Tighter US regulations force money launderers to look south

Drug trade's serpetine path

Last month, Customs inspectors in Nogales, Ariz., stopped a tractor-trailer bound for Mexico. In a secret ceiling compartment, they found $5.6 million in US currency - probably drug money collected on street corners in US cities and headed for "laundering" south of the border.

For American law-enforcement agencies, it was a bittersweet moment. The seizure is the best evidence yet that recent laws designed to prevent Mexican drug barons from laundering their profits in the US are working. But it also suggested that Mexican banks are picking up the slack.

As the drug trade booms worldwide and as technology provides new ways to transfer large sums of money, officials are paying more attention to the mechanisms drug dealers use to convert their hoards of tainted cash to manageable assets.

Most observers agree that a crackdown on money-laundering would cripple the drug trade, but the consequences of enforcement are numbingly complex. At stake is the viability of Mexico's banking system, the role of the dollar as the world's predominant currency, and perhaps, the future of democratic capitalism itself.

"It's an enormous problem," says Stanley Morris, director of the US Treasury Department's Financial Crimes Enforcement Network. "If we allow criminals to penetrate the economies and develop political power [in emerging nations], they will undermine our ability to nurture democracy."

For decades, the only safeguard against laundering in the US was a requirement that banks report to the federal government any transactions over $10,000.

In recent years, though, Congress has made these records available to more law-enforcement agencies and made it easier for banks to report suspicious transactions.
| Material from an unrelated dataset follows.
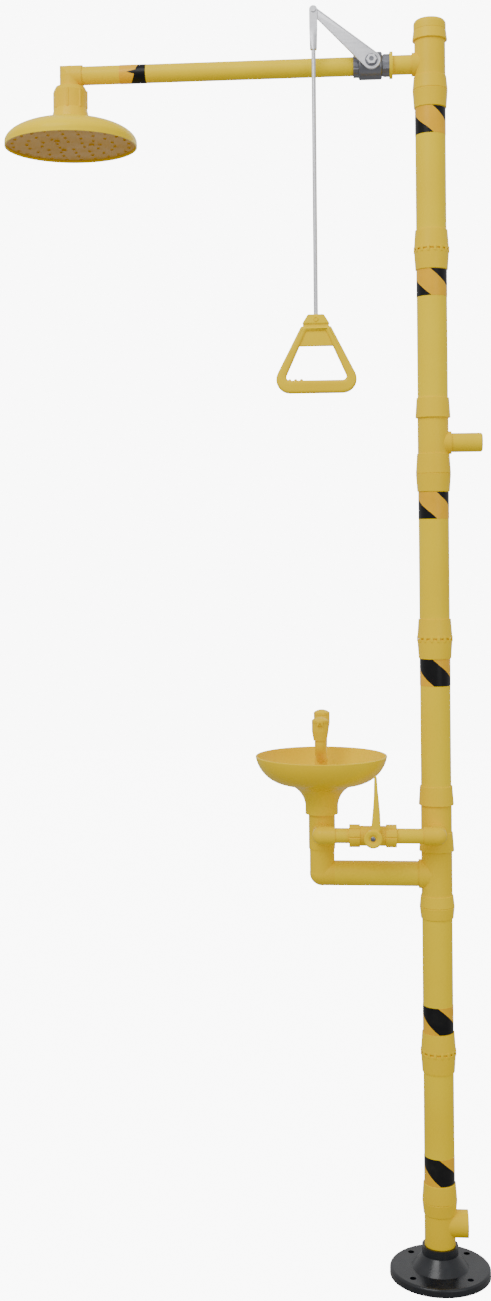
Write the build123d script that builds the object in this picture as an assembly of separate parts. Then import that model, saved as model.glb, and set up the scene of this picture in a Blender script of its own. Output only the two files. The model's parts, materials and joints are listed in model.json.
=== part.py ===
from build123d import *
import math
import os

# Combination emergency shower with eyewash. Millimetres. The column stands on Z, its foot's
# underside is z = 0, the shower arm and the eyewash reach to -X and the feed pipe runs in front, at -Y.

# Heights of axes and joints above the floor
outlet_height = 96
lower_joint_height = 421
drain_height = 756
feed_height = 838
middle_joint_height = 1200
inlet_height = 1569
upper_joint_height = 1932
arm_height = 2283
grip_height = 1663
rim_height = 979

# Column and its fittings
column_od = 57
column_wall = 3.5
glue_gap = 0.1
socket_depth = 20
fitting_wall = 4
bead_rise = 4
bead_taper = 2.5
stop_half = 2
coupling_half = 37
coupling_groove = 3
bead_round = 1.2
collar_length = 34
seal_section = 1
seal_gap = 0.05
outlet_tee_top = 44
outlet_stub_od = 50
outlet_reach = 53
outlet_thread_r = 20
drain_tee_bottom = 83
drain_tee_top = 44
drain_bead = 44
feed_tee_top = 85
feed_bead = 36
plug_thickness = 14
inlet_tee_bottom = 58
inlet_tee_top = 85
inlet_bead = 38
inlet_od = 36
inlet_wall = 3.5
inlet_reach = 92
inlet_chamfer = 2.5
inlet_shoulder = 1
top_tee_bottom = 50
top_tee_top = 77
top_bead = 26
boss_rise = 5
boss_wall = 3.5
cap_height = 40
cap_top_thickness = 6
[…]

Now, all wire transfers of more than $3,000 must be reported, and this month, the Clinton administration proposed a law that would require individuals wiring more than $750 abroad to identify themselves.

Such measures have ended the era when drug dealers could deposit sackfuls of cash at US bank branches or transfer tens of thousands of dollars abroad without leaving a paper trail.

Yet the momentum seems to be slowing.

Robert Munro, co-director of the Center for International Financial Crimes Studies at the University of Florida in Gainsville, says the Clinton administration seems to be more interested in domestic street crime than money-laundering. Moreover, he says, turf battles between agencies have complicated enforcement, and US banks are not likely to welcome any additional regulations.

In some ways, officials say, it doesn't matter: Mexican "dopers" have already begun to avoid American banks by bundling up their cash - as much as $30 billion a year - and transporting it across the border to be deposited in Mexico.

The most conclusive evidence of this new strategy has surfaced here in south Texas. Last year, the San Antonio branch of the Federal Reserve Bank announced it had amassed a $3 billion cash surplus - by far the largest such glut in the nation. This means that banks in the region take in far more hard currency than they need to conduct daily business.

This unprecedented surplus isn't necessarily proof that the region's banks are awash in drug money. Residents in border areas have always done more business in cash, and the San Antonio Fed has shown a surplus every year since 1951.

But a recent investigation by the Internal Revenue Service (IRS) found that nearly two-thirds of the cash collected by the San Antonio Fed originally came from Mexican banks. Because these banks are not required to report large or suspicious transactions, there's no telling how much of their excess currency comes from narcotics sales.

"The probability is high that some portion of this currency came from narcotics trafficking," says Edward Federico of the criminal investigations unit at the IRS. "It would be foolhardy to think otherwise."

The problem, officials say, is that Mexican banks are unlikely to develop adequate regulations anytime soon - or be able to survive with them in place.

Jack Blum, a Washington lawyer who specializes in money-laundering cases, describes the Mexican banking system as "a world-class basket case." According to Mr. Blum, the peso's collapse made it difficult for Mexican banks to collect interest on outstanding loans - making the banks more dependent than ever on the type of steady cash flow that drug proceeds can provide.

Recent examples of high-level corruption in Mexico's government cause some observers to doubt there's anything Mexican officials can do to stem the flow of illicit revenue to banks.

Nevertheless, Mexico is not the only weak link.

During the trial of Mario Ruiz Massieu, a former Mexican official recently convicted of money-laundering in the US, witnesses from a Houston bank noted that Mr. Massieu made 24 deposits of $200,000 each. Although the bank reported 10 of the transactions as suspicious, nothing was done. IRS officials note that they log about 70,000 such reports a year in their database - far more than officials can investigate.

Moreover, new advancements in electronic banking could allow dopers to circumvent all regulations, and many small nations that serve as tax-exempt banking havens have been slow to cooperate with international efforts to ferret out drug money.

The increasing use of the dollar as the standard currency in developing nations, too, has created a ready market for dopers who need to dispose of greenbacks, officials say.

"Money flows more easily than people or goods," Mr. Morris says. "It flows to areas of least resistance, and technology makes this movement easier all the time. As we have gotten better at sniffing out suspicious money, it's going to Mexico."